Set down each line from the one containing "const vase = new THREE.Group();" to the one containing "obj.parent = empty", inclusive, exactly as written and with nothing further.

>> BEGIN

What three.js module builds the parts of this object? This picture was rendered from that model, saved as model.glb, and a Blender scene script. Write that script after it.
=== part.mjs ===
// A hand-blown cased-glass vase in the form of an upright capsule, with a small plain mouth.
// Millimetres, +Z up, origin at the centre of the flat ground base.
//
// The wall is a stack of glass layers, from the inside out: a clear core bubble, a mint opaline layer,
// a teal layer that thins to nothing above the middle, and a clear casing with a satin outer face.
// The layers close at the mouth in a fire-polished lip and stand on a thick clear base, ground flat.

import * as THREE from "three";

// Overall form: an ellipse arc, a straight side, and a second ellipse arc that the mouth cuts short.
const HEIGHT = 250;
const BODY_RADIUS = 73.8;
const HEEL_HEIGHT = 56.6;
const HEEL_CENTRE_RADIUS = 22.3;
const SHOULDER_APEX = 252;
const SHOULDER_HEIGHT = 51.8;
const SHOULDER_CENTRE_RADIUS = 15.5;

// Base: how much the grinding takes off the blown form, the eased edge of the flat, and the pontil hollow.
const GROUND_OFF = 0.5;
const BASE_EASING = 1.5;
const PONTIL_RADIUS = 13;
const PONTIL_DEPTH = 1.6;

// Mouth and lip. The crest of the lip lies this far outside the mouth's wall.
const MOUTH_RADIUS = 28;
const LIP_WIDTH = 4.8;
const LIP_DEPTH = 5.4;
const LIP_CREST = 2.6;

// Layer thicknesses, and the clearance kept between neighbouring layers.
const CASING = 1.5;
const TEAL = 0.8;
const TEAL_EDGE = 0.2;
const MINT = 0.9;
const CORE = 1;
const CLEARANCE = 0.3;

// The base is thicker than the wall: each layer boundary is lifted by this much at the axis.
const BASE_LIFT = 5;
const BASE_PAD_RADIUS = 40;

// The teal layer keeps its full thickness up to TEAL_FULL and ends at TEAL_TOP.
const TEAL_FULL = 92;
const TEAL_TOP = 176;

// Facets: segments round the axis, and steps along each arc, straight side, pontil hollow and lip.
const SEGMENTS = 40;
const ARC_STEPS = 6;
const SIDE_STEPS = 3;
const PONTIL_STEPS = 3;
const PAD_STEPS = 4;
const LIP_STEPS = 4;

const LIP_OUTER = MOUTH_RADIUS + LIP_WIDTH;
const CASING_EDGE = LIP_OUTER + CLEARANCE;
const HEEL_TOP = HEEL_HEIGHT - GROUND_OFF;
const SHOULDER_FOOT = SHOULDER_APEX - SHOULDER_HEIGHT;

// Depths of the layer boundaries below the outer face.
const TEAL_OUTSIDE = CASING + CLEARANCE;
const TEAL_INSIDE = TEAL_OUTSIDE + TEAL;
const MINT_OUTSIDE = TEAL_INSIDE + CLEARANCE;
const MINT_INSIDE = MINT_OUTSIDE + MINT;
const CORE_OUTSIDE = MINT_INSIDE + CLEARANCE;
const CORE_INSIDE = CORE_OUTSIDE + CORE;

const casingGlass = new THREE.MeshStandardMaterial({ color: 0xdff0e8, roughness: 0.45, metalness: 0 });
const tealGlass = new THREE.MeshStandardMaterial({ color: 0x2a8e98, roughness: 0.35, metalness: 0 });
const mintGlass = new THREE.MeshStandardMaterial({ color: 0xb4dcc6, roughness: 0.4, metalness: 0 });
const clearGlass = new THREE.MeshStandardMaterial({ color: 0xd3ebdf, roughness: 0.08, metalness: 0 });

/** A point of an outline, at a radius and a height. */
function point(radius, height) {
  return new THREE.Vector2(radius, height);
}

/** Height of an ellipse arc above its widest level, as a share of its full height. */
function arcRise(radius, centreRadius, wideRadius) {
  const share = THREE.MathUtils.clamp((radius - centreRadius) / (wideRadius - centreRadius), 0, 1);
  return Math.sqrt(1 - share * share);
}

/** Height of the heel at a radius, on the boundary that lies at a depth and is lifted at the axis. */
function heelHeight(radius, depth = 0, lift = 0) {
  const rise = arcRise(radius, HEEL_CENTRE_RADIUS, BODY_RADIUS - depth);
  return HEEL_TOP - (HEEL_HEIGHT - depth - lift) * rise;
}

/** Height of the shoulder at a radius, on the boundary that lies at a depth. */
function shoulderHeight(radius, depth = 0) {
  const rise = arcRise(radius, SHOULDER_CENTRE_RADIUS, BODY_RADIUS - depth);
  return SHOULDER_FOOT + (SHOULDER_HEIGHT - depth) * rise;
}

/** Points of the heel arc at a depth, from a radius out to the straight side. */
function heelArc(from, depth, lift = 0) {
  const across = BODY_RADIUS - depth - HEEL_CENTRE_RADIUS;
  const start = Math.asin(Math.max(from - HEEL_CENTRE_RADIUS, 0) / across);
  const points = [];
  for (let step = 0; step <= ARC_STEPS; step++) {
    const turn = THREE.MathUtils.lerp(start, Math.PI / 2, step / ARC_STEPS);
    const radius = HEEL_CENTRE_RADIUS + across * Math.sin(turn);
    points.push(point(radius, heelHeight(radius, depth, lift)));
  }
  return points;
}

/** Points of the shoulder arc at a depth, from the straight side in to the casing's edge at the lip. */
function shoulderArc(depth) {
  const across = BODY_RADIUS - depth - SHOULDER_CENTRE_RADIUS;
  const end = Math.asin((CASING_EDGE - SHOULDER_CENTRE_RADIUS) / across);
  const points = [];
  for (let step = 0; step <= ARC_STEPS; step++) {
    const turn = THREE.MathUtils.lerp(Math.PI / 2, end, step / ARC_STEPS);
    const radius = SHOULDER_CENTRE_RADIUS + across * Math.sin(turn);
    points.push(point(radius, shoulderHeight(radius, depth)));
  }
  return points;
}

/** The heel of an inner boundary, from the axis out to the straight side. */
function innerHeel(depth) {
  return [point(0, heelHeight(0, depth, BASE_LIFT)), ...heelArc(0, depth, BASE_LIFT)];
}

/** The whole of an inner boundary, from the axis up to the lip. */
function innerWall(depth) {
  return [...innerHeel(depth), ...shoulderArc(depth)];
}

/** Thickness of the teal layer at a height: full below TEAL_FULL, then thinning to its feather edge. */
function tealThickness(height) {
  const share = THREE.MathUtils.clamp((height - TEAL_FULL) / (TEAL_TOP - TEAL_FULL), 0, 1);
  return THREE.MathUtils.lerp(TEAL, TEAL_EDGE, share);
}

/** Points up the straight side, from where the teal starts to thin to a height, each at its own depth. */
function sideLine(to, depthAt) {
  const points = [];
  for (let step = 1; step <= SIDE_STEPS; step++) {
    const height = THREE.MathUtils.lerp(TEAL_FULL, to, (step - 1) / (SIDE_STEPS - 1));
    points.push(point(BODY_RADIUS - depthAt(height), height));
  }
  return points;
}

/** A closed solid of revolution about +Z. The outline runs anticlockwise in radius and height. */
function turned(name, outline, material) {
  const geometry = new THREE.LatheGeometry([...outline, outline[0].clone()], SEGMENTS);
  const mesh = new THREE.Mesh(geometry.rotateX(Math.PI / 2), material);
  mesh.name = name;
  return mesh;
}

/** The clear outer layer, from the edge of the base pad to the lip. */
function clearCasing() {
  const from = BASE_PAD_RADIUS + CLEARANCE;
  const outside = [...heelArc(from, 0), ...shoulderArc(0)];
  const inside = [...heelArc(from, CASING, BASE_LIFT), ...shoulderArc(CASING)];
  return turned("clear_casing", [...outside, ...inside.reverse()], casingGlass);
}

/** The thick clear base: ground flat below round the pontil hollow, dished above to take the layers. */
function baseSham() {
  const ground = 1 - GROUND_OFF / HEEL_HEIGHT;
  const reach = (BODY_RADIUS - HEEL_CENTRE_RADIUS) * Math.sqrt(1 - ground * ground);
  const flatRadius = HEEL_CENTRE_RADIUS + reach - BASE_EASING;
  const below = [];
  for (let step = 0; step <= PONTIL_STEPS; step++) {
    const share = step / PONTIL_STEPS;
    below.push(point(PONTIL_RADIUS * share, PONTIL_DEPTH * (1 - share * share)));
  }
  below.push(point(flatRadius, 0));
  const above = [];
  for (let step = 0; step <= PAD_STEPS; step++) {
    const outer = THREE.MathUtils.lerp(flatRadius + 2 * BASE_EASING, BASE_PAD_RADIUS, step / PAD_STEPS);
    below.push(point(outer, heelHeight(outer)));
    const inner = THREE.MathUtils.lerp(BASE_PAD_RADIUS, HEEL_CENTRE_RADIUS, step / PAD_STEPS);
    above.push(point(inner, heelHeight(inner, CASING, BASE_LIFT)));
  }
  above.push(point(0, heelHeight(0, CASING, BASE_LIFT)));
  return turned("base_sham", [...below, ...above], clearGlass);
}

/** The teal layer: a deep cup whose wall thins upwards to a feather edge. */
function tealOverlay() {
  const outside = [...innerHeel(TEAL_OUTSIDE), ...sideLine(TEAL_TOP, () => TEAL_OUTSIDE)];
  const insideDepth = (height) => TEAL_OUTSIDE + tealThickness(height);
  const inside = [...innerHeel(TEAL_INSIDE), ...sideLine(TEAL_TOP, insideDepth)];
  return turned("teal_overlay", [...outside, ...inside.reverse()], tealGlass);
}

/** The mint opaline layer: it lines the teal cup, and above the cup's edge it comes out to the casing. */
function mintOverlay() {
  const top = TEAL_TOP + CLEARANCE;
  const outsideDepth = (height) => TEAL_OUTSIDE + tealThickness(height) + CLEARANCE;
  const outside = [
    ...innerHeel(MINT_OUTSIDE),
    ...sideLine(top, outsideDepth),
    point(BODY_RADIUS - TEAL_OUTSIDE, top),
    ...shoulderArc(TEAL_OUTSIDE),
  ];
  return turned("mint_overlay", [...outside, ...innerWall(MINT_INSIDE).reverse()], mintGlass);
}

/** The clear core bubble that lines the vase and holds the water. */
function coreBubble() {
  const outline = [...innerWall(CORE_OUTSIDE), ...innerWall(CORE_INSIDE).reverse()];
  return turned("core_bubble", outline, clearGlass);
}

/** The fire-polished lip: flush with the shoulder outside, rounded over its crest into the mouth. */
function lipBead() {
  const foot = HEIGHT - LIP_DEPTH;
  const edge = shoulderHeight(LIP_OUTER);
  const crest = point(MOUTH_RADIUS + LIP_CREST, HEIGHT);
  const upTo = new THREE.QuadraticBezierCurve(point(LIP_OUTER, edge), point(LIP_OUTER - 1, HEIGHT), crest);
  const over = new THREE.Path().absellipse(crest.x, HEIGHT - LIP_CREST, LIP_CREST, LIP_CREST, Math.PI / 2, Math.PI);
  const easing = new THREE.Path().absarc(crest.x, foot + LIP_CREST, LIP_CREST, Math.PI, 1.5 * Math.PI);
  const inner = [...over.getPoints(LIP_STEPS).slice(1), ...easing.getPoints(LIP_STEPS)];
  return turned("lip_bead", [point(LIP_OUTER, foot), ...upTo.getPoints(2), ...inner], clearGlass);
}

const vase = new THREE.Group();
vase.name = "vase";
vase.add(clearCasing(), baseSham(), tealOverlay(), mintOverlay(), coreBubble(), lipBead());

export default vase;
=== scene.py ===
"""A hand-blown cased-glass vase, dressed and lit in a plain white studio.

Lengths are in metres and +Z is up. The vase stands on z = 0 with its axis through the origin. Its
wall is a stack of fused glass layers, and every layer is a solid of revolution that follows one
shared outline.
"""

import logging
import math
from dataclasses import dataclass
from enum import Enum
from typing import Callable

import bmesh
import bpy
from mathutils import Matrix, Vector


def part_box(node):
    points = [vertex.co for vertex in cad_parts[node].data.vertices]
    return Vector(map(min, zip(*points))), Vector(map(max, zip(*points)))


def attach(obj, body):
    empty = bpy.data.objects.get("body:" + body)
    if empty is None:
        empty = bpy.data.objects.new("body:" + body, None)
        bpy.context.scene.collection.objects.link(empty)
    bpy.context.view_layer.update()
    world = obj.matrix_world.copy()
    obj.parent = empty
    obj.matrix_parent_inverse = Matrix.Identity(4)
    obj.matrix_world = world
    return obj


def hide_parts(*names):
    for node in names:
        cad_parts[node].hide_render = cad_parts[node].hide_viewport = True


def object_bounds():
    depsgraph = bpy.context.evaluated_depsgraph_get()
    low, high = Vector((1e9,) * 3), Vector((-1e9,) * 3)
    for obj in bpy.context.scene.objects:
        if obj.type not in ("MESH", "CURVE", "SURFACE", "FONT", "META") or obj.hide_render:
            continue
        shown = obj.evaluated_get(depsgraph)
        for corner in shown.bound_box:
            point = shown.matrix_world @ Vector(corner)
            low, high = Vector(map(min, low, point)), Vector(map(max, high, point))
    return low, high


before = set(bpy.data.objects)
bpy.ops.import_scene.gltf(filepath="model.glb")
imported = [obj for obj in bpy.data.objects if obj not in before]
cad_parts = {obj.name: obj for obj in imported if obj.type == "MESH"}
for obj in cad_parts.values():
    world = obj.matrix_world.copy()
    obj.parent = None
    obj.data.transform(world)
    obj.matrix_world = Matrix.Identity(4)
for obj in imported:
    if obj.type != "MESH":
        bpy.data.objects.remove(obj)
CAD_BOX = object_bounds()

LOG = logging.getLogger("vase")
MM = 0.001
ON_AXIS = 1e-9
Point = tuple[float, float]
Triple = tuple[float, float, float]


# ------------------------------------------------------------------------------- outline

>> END

ANSWER TO THE PROBLEM:
const vase = new THREE.Group();
vase.name = "vase";
vase.add(clearCasing(), baseSham(), tealOverlay(), mintOverlay(), coreBubble(), lipBead());

export default vase;
=== scene.py ===
"""A hand-blown cased-glass vase, dressed and lit in a plain white studio.

Lengths are in metres and +Z is up. The vase stands on z = 0 with its axis through the origin. Its
wall is a stack of fused glass layers, and every layer is a solid of revolution that follows one
shared outline.
"""

import logging
import math
from dataclasses import dataclass
from enum import Enum
from typing import Callable

import bmesh
import bpy
from mathutils import Matrix, Vector


def part_box(node):
    points = [vertex.co for vertex in cad_parts[node].data.vertices]
    return Vector(map(min, zip(*points))), Vector(map(max, zip(*points)))


def attach(obj, body):
    empty = bpy.data.objects.get("body:" + body)
    if empty is None:
        empty = bpy.data.objects.new("body:" + body, None)
        bpy.context.scene.collection.objects.link(empty)
    bpy.context.view_layer.update()
    world = obj.matrix_world.copy()
    obj.parent = empty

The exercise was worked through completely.